Le premier article s’intéresse, à partir de monographies de familles réalisées sur plusieurs années, aux inimitiés les plus intimes, celles qui traversent les familles. En se concentrant sur deux figures : une sœur et une belle-sœur, Sibylle Gollac insiste sur le fait que le cadre familial impose des conditions particulières à l’expression des inimités qui constituent des mises en cause autant que des rappels à l’ordre de l’appartenance au groupe familial. Leurs modes d’énonciation varient selon qu’elles portent sur une consanguine ou sur une alliée, mais leurs traits communs révèlent aussi le poids du genre dans l’expression des sentiments au sein de la famille.

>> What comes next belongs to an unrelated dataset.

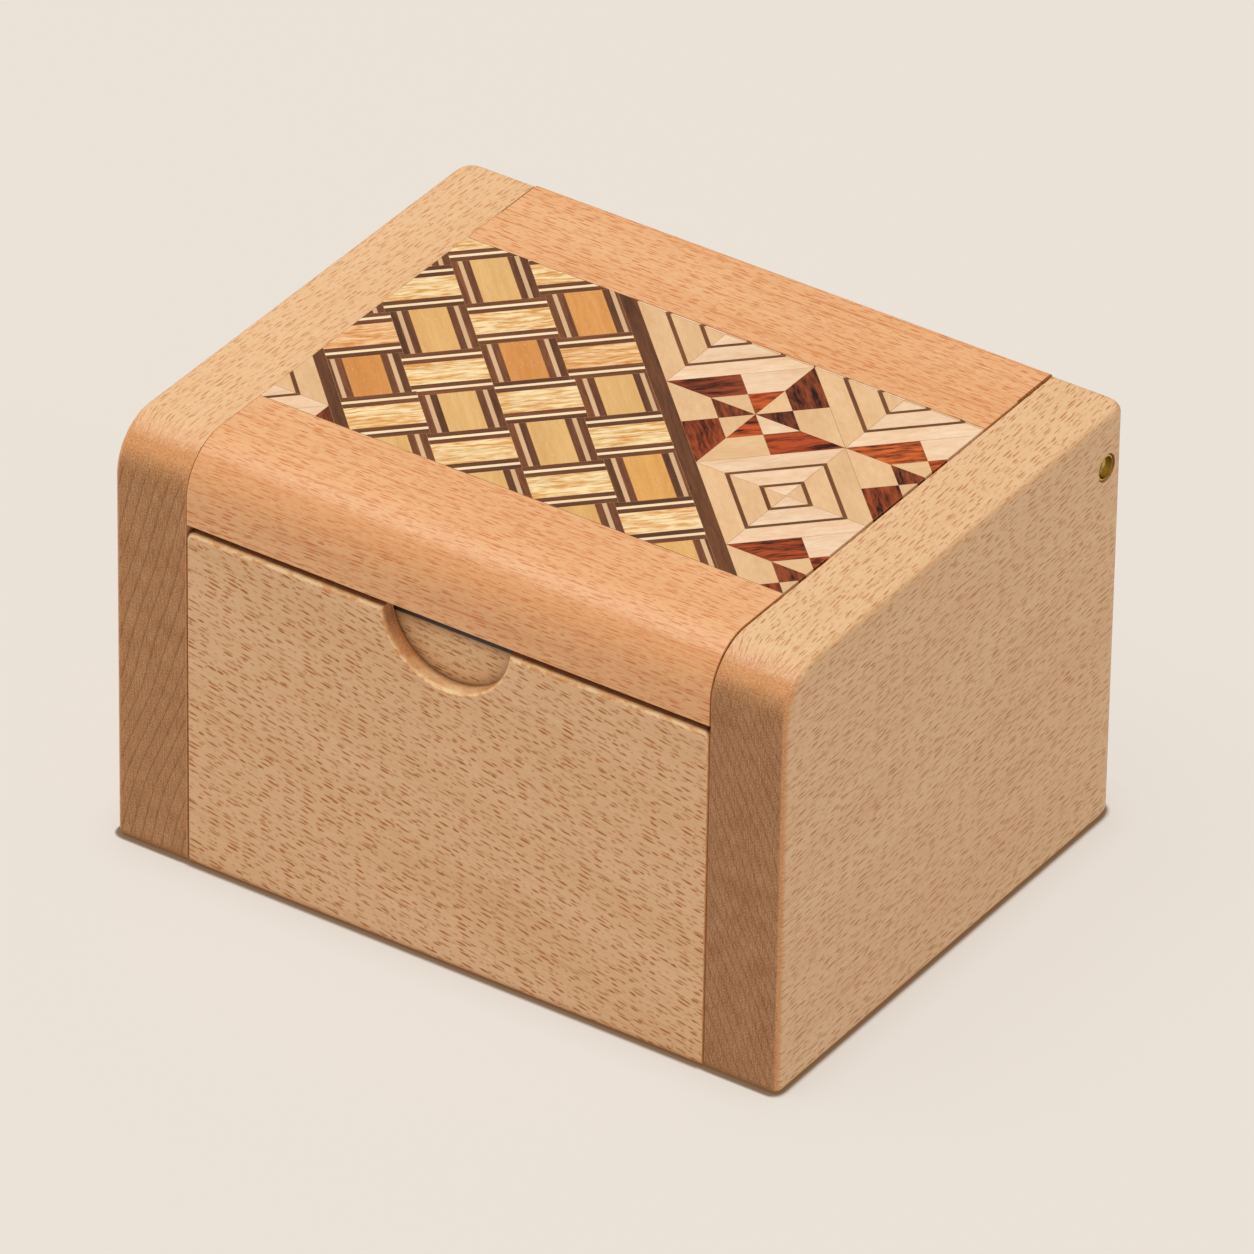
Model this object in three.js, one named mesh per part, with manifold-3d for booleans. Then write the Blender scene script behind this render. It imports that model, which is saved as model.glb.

Puis nous passons à des inimitiés un peu moins intimes, puisqu’elles ont pour cadre un lieu public, l’école. À partir d’une enquête menée dans deux écoles élémentaires associant entretiens et questionnaires, l’auteur aborde la question des inimitiés entre enfants. Après avoir restitué, via l’analyse de réseaux, l’espace des amitiés déclarées au sein des écoles (structuré par le sexe, la classe, l’origine sociale et migratoire), l’article pose la question des moyens symboliques mobilisés par les enfants lorsqu’ils expriment leurs inimitiés. L’analyse montre alors que ce sont des schèmes scolaires et domestiques, qu’ils se sont d’abord vus imposer au cours de leur socialisation, que les enfants convoquent pour organiser leurs propres sociabilités.
Avec l’enquête sociohistorique de Nicolas Mariot sur la perception des classes populaires par les soldats les plus cultivés dans les tranchées de 1914-1918, la distance sociale entre ceux qui n’aiment pas et ceux qui ne sont pas aimés s’agrandit. L’article s’intéresse aux traces écrites de ces expressions d’inimitiés. Il explique pourquoi celles-ci apparaissent et perdurent seulement dans les témoignages lettrés rédigés au jour le jour. Elles sont d’abord, pour les membres de la bourgeoisie lettrée de l’époque, une réaction à la découverte de leur propre altérité. Mais à mesure que le conflit se prolonge, le récit de l’autre affirme son caractère d’exercice de classe. Les écrits du front ne portent pas seulement témoignage de la promiscuité, ils sont aussi l’expression d’une pratique intellectuelle de reconquête de soi.
Camille François étudie dans son enquête l’ethnographie des pratiques de relogement des bailleurs dans le cadre des projets de rénovation urbaine, et donne à voir des procédures marquées par une certaine inimitié des relogeurs à l’égard des ménages relogés, à la fois dans des écrits (des dossiers), dans des interactions entre professionnels et face au public lui-même. Prenant la forme d’un dégoût culturel portant sur les locataires et leur lieu de vie, cette aversion des relogeurs se présente en vérité comme un levier fondamental de la conduite des opérations de démolition, au sens où elle tend à remodeler les aspirations résidentielles des ménages relogés dans un sens conforme aux contraintes et intérêts du bailleur attachés aux projets de rénovation.
Le dernier article du dossier prolonge cette nécessaire approche institutionnelle du dégoût des autres sur un terrain différent – le centre d’« accueil » des étrangers extra-communautaires de l’île italienne de Lampedusa. Louise Tassin a enquêté auprès du personnel de ce centre, composé essentiellement d’originaires de l’île, ayant trouvé avec l’émergence de ce dispositif sécuritaire une opportunité d’emploi. Elle montre que les motifs souvent avancés du racisme et de l’idéologie ne suffisent pas à expliquer l’hostilité du personnel à l’égard des migrants. L’institution n’est pas à même d’effacer ces aversions parfois profondes et amène même les agents du centre à faire une sorte de « tri » entre les étrangers qui correspondent bien à l’image promue de la victime (les enfants, les femmes ; les migrants originaires d’Afrique subsaharienne) et les autres (en particulier, les hommes adultes venus d’Afrique du Nord).